PROBLEM DETAILS:
All of the data below must be repeated exactly.

□ □ □ □

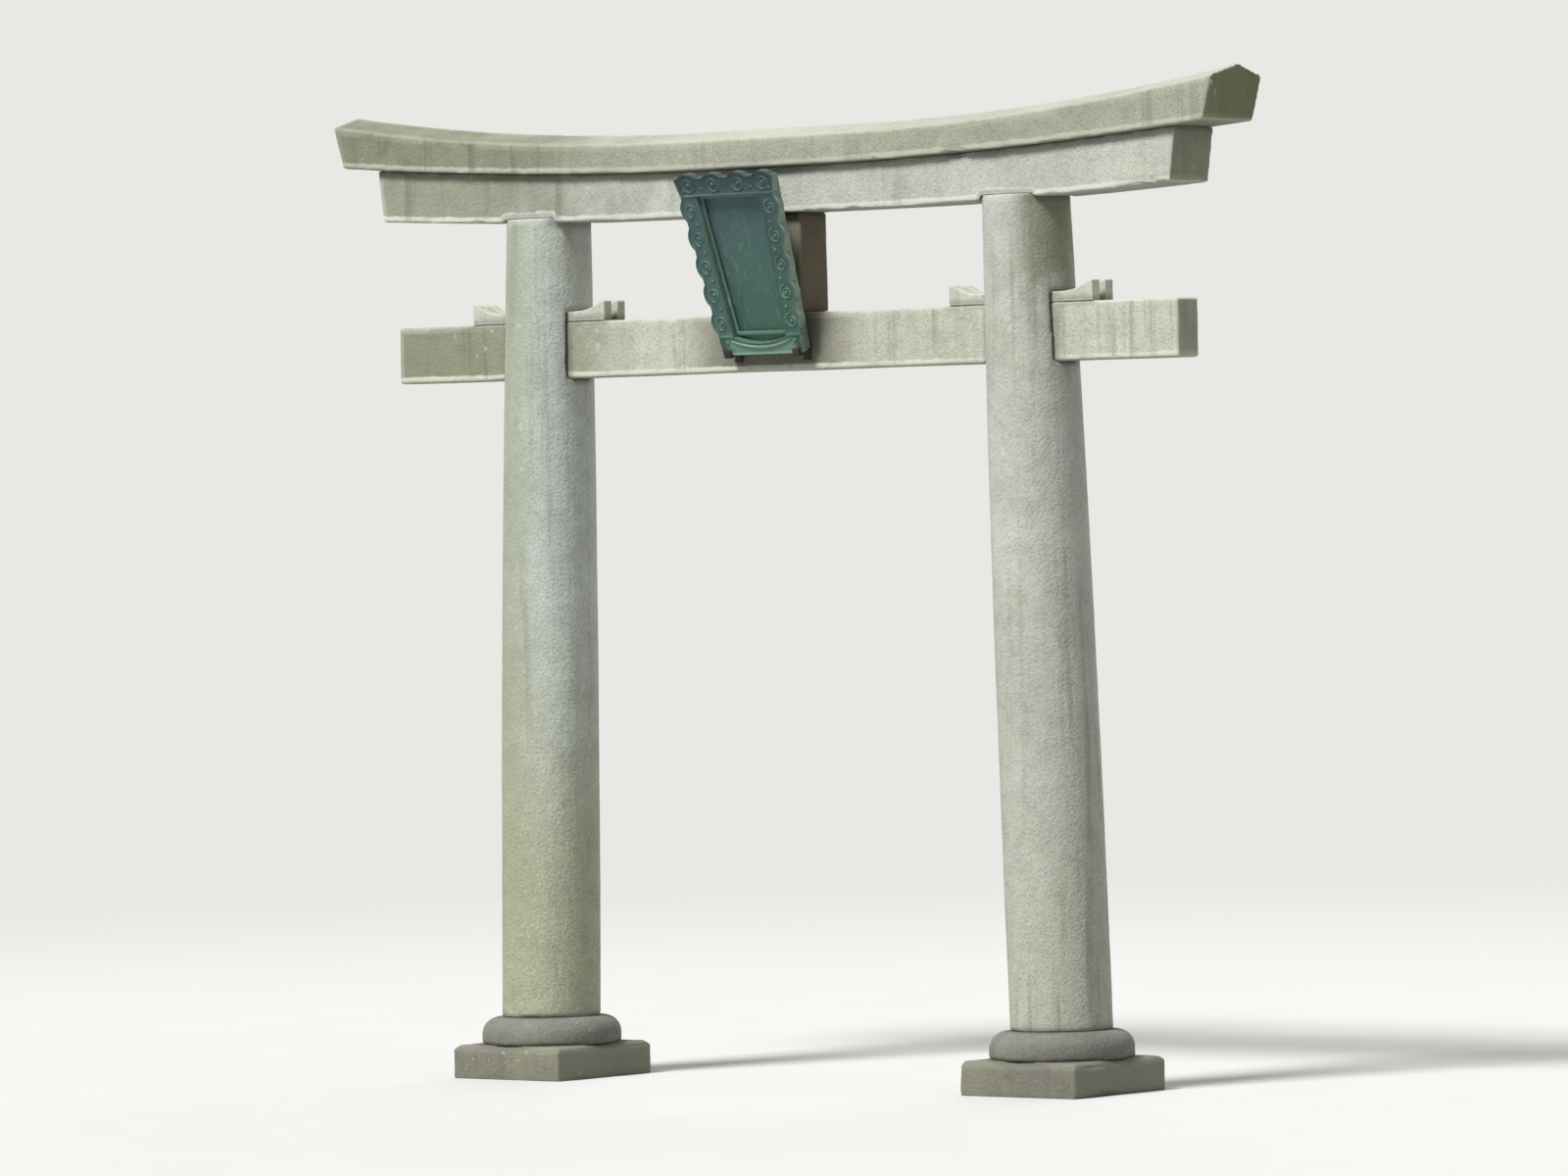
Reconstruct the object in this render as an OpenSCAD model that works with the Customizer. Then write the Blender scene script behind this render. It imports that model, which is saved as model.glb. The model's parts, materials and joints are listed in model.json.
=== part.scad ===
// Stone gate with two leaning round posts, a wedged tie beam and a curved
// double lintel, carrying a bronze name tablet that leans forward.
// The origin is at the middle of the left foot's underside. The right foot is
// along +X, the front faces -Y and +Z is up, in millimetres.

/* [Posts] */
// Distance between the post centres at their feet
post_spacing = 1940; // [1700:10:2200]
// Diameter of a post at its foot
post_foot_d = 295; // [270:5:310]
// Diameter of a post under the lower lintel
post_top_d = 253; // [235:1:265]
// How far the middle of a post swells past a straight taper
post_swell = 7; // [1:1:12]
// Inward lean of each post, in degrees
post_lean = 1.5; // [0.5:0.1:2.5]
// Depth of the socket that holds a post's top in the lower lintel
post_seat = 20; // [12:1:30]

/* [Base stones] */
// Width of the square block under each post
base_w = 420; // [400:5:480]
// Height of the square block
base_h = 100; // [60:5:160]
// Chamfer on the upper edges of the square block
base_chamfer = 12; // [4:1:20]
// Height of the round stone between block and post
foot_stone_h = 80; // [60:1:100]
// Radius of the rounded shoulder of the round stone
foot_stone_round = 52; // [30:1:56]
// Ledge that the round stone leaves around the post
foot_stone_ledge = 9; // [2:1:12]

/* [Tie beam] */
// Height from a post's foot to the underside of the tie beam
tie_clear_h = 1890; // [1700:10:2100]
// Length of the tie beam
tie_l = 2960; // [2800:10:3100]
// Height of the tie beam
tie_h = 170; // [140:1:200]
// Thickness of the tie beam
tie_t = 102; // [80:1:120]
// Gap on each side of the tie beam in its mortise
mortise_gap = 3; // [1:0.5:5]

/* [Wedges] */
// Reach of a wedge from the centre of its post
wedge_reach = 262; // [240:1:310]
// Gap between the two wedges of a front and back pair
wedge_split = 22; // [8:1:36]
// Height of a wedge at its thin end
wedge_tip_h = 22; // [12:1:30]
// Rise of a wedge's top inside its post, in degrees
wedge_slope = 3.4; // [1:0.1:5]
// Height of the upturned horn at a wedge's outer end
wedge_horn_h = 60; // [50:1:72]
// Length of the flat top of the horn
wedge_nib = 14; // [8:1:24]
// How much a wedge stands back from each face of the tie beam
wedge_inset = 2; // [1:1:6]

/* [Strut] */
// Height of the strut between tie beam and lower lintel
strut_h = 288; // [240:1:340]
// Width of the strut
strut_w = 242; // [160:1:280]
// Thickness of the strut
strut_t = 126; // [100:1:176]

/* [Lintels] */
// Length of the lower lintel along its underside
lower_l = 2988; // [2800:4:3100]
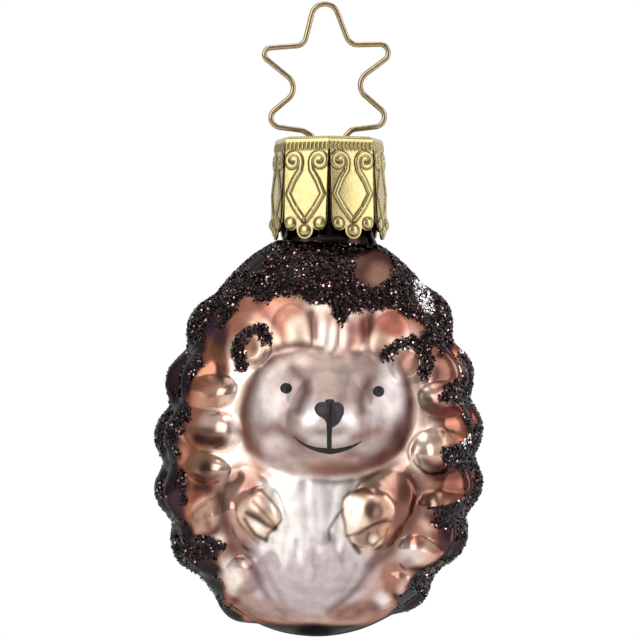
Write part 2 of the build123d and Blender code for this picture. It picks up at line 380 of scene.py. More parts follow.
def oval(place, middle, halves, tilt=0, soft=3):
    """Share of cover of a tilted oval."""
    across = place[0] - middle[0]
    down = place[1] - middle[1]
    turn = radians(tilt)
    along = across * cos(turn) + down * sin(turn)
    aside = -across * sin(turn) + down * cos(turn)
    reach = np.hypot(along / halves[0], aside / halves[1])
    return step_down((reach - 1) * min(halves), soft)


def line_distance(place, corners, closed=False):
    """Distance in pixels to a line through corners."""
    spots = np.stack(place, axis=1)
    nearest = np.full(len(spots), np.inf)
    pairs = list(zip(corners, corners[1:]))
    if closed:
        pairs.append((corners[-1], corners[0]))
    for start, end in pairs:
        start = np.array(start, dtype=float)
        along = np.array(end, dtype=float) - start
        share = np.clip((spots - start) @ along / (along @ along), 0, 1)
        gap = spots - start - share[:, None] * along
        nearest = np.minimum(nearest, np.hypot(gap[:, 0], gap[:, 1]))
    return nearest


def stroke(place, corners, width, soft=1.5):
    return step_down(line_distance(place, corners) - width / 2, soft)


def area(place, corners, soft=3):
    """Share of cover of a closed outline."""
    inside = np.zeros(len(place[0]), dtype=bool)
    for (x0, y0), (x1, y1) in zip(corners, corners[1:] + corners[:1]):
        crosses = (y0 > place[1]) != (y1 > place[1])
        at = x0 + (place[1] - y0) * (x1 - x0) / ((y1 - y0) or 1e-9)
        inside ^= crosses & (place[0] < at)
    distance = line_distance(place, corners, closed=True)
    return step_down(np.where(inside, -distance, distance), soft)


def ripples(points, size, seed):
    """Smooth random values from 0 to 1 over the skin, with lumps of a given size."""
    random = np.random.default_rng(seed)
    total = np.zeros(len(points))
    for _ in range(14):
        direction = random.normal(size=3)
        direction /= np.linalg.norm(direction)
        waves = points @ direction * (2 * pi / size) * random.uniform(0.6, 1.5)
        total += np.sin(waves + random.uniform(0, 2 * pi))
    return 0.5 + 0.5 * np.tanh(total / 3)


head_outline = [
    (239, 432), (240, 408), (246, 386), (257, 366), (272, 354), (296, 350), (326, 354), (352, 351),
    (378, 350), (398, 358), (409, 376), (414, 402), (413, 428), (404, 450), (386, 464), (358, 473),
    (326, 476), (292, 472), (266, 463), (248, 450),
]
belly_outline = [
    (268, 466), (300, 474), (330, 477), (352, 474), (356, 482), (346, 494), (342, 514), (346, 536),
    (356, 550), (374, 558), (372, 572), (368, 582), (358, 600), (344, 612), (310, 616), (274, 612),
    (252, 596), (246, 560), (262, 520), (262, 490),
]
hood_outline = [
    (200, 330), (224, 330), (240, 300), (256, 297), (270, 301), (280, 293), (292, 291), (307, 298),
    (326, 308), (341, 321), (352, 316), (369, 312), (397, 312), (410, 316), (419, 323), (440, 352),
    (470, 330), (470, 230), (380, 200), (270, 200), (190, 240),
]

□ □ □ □

TASK SOLUTION:
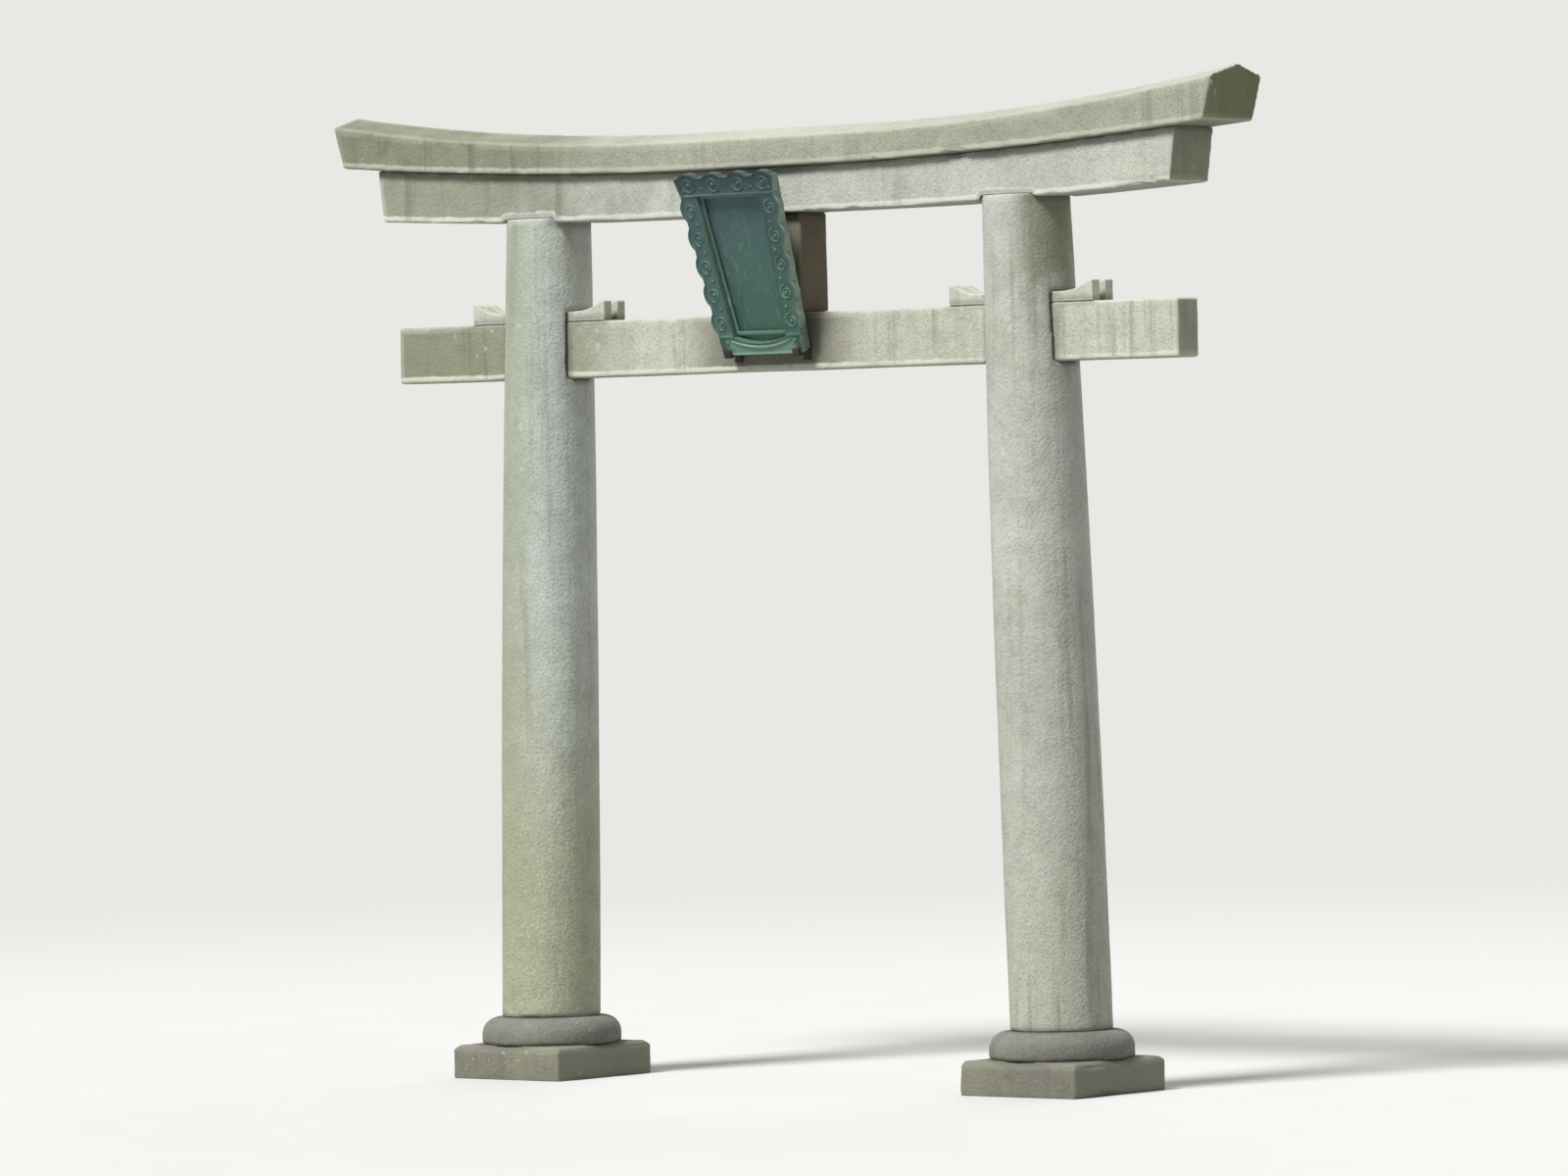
Reconstruct the object in this render as an OpenSCAD model that works with the Customizer. Then write the Blender scene script behind this render. It imports that model, which is saved as model.glb. The model's parts, materials and joints are listed in model.json.
=== part.scad ===
// Stone gate with two leaning round posts, a wedged tie beam and a curved
// double lintel, carrying a bronze name tablet that leans forward.
// The origin is at the middle of the left foot's underside. The right foot is
// along +X, the front faces -Y and +Z is up, in millimetres.

/* [Posts] */
// Distance between the post centres at their feet
post_spacing = 1940; // [1700:10:2200]
// Diameter of a post at its foot
post_foot_d = 295; // [270:5:310]
// Diameter of a post under the lower lintel
post_top_d = 253; // [235:1:265]
// How far the middle of a post swells past a straight taper
post_swell = 7; // [1:1:12]
// Inward lean of each post, in degrees
post_lean = 1.5; // [0.5:0.1:2.5]
// Depth of the socket that holds a post's top in the lower lintel
post_seat = 20; // [12:1:30]

/* [Base stones] */
// Width of the square block under each post
base_w = 420; // [400:5:480]
// Height of the square block
base_h = 100; // [60:5:160]
// Chamfer on the upper edges of the square block
base_chamfer = 12; // [4:1:20]
// Height of the round stone between block and post
foot_stone_h = 80; // [60:1:100]
// Radius of the rounded shoulder of the round stone
foot_stone_round = 52; // [30:1:56]
// Ledge that the round stone leaves around the post
foot_stone_ledge = 9; // [2:1:12]

/* [Tie beam] */
// Height from a post's foot to the underside of the tie beam
tie_clear_h = 1890; // [1700:10:2100]
// Length of the tie beam
tie_l = 2960; // [2800:10:3100]
// Height of the tie beam
tie_h = 170; // [140:1:200]
// Thickness of the tie beam
tie_t = 102; // [80:1:120]
// Gap on each side of the tie beam in its mortise
mortise_gap = 3; // [1:0.5:5]

/* [Wedges] */
// Reach of a wedge from the centre of its post
wedge_reach = 262; // [240:1:310]
// Gap between the two wedges of a front and back pair
wedge_split = 22; // [8:1:36]
// Height of a wedge at its thin end
wedge_tip_h = 22; // [12:1:30]
// Rise of a wedge's top inside its post, in degrees
wedge_slope = 3.4; // [1:0.1:5]
// Height of the upturned horn at a wedge's outer end
wedge_horn_h = 60; // [50:1:72]
// Length of the flat top of the horn
wedge_nib = 14; // [8:1:24]
// How much a wedge stands back from each face of the tie beam
wedge_inset = 2; // [1:1:6]

/* [Strut] */
// Height of the strut between tie beam and lower lintel
strut_h = 288; // [240:1:340]
// Width of the strut
strut_w = 242; // [160:1:280]
// Thickness of the strut
strut_t = 126; // [100:1:176]

/* [Lintels] */
// Length of the lower lintel along its underside
lower_l = 2988; // [2800:4:3100]
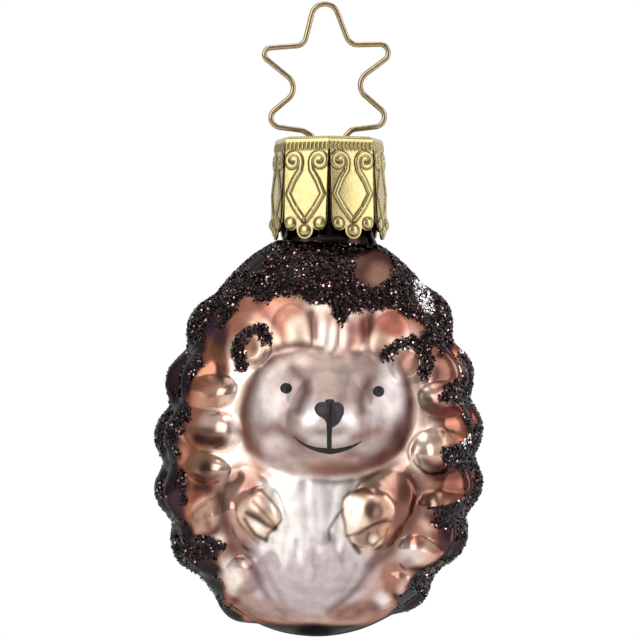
Write part 2 of the build123d and Blender code for this picture. It picks up at line 380 of scene.py. More parts follow.
def oval(place, middle, halves, tilt=0, soft=3):
    """Share of cover of a tilted oval."""
    across = place[0] - middle[0]
    down = place[1] - middle[1]
    turn = radians(tilt)
    along = across * cos(turn) + down * sin(turn)
    aside = -across * sin(turn) + down * cos(turn)
    reach = np.hypot(along / halves[0], aside / halves[1])
    return step_down((reach - 1) * min(halves), soft)


def line_distance(place, corners, closed=False):
    """Distance in pixels to a line through corners."""
    spots = np.stack(place, axis=1)
    nearest = np.full(len(spots), np.inf)
    pairs = list(zip(corners, corners[1:]))
    if closed:
        pairs.append((corners[-1], corners[0]))
    for start, end in pairs:
        start = np.array(start, dtype=float)
        along = np.array(end, dtype=float) - start
        share = np.clip((spots - start) @ along / (along @ along), 0, 1)
        gap = spots - start - share[:, None] * along
        nearest = np.minimum(nearest, np.hypot(gap[:, 0], gap[:, 1]))
    return nearest


def stroke(place, corners, width, soft=1.5):
    return step_down(line_distance(place, corners) - width / 2, soft)


def area(place, corners, soft=3):
    """Share of cover of a closed outline."""
    inside = np.zeros(len(place[0]), dtype=bool)
    for (x0, y0), (x1, y1) in zip(corners, corners[1:] + corners[:1]):
        crosses = (y0 > place[1]) != (y1 > place[1])
        at = x0 + (place[1] - y0) * (x1 - x0) / ((y1 - y0) or 1e-9)
        inside ^= crosses & (place[0] < at)
    distance = line_distance(place, corners, closed=True)
    return step_down(np.where(inside, -distance, distance), soft)


def ripples(points, size, seed):
    """Smooth random values from 0 to 1 over the skin, with lumps of a given size."""
    random = np.random.default_rng(seed)
    total = np.zeros(len(points))
    for _ in range(14):
        direction = random.normal(size=3)
        direction /= np.linalg.norm(direction)
        waves = points @ direction * (2 * pi / size) * random.uniform(0.6, 1.5)
        total += np.sin(waves + random.uniform(0, 2 * pi))
    return 0.5 + 0.5 * np.tanh(total / 3)


head_outline = [
    (239, 432), (240, 408), (246, 386), (257, 366), (272, 354), (296, 350), (326, 354), (352, 351),
    (378, 350), (398, 358), (409, 376), (414, 402), (413, 428), (404, 450), (386, 464), (358, 473),
    (326, 476), (292, 472), (266, 463), (248, 450),
]
belly_outline = [
    (268, 466), (300, 474), (330, 477), (352, 474), (356, 482), (346, 494), (342, 514), (346, 536),
    (356, 550), (374, 558), (372, 572), (368, 582), (358, 600), (344, 612), (310, 616), (274, 612),
    (252, 596), (246, 560), (262, 520), (262, 490),
]
hood_outline = [
    (200, 330), (224, 330), (240, 300), (256, 297), (270, 301), (280, 293), (292, 291), (307, 298),
    (326, 308), (341, 321), (352, 316), (369, 312), (397, 312), (410, 316), (419, 323), (440, 352),
    (470, 330), (470, 230), (380, 200), (270, 200), (190, 240),
]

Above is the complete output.